Fuimos “diseñados” para vivir pocos años: 35-55, hasta principios del siglo XIX. Por ello, los esfuerzos para llevar la esperanza de vida al doble (70-73) en la actualidad, me parecen tan necios como los que menciona Yuval Noah Harari en su libro Homo Deus para lograr la inmortalidad.
Si yo fuera creyente, además de escribirlo con mayúscula, imaginaría al señor encolerizado y lanzando una maldición similar a la del “crujir de huesos y rechinar de dientes” del Juicio Final: “¡Ah, me desafiáis, malditos de mi Padre!, pues ahí os va el Alzheimer, el Parkinson y demás achaques ‘inocuos’ de la vejez, para que no os arroguéis poderes que solo a mí me corresponden”.

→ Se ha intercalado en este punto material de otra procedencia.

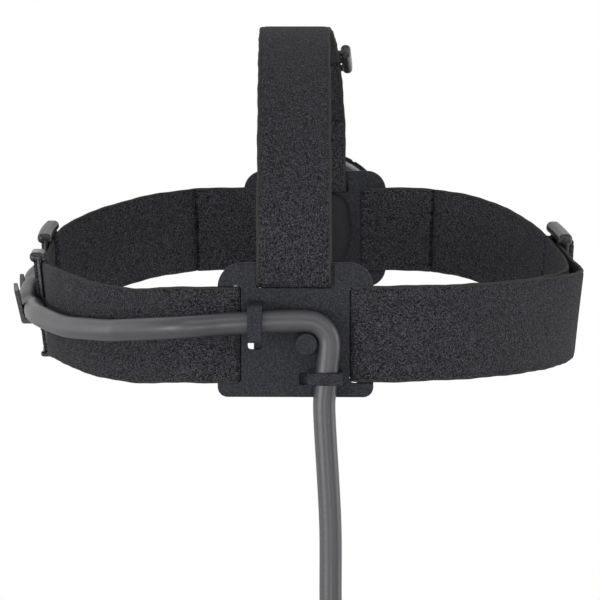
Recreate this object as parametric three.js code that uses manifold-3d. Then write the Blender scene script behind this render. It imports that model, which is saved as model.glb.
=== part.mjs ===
// Headlamp on an elastic three-strap head harness, with its lead and connector.
// Millimetres, +Z up. The origin is the middle of the wearer's head, level with the rear band.
// The lamp looks along -Y, the rear plate is on +Y, and +X is the wearer's left.
import * as THREE from 'three';
import { mergeVertices } from 'three/addons/utils/BufferGeometryUtils.js';
import Module from 'manifold-3d';

const wasm = await Module();
wasm.setup();

// ---------------------------------------------------------------- driving dimensions
const GAP = 0.3;                 // clearance between pieces that touch

const head = { halfWidth: 74.4, halfLength: 96, rise: 18, crown: 82.2, crownLean: 3.1 };
const band = { width: 25, thickness: 1.3, tail: 22, settle: 16 };
const crownStrap = { width: 20, thickness: 1.3 };

const rearPlate = { width: 41.4, height: 35.8, thickness: 2, z: 0.8, topRadius: 6.5, lowRadius: 2.7 };
const frontPlate = { width: 44, height: 36, thickness: 2.4, topRadius: 6, lowRadius: 6 };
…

Para qué carajos, me pregunto yo. Eso de estar aspirando a la divinidad (Harari dixit) no va conmigo. Para decirlo en términos coloquiales de actualidad: no soy “aspiracionista” (aunque no por ello deje de estar de acuerdo con el periodista Salvador Camarena cuando afirma que dejemos de hacerle el juego al viejo imbécil -el calificativo es mi responsabilidad- que actualmente nos gobierna, en cuanto a la perversión del lenguaje en que incurre todos los días en sus idiotas homilías).
La vida harta. Lo he reiterado ad nauseam, pero lo hago una vez más: yo ya no.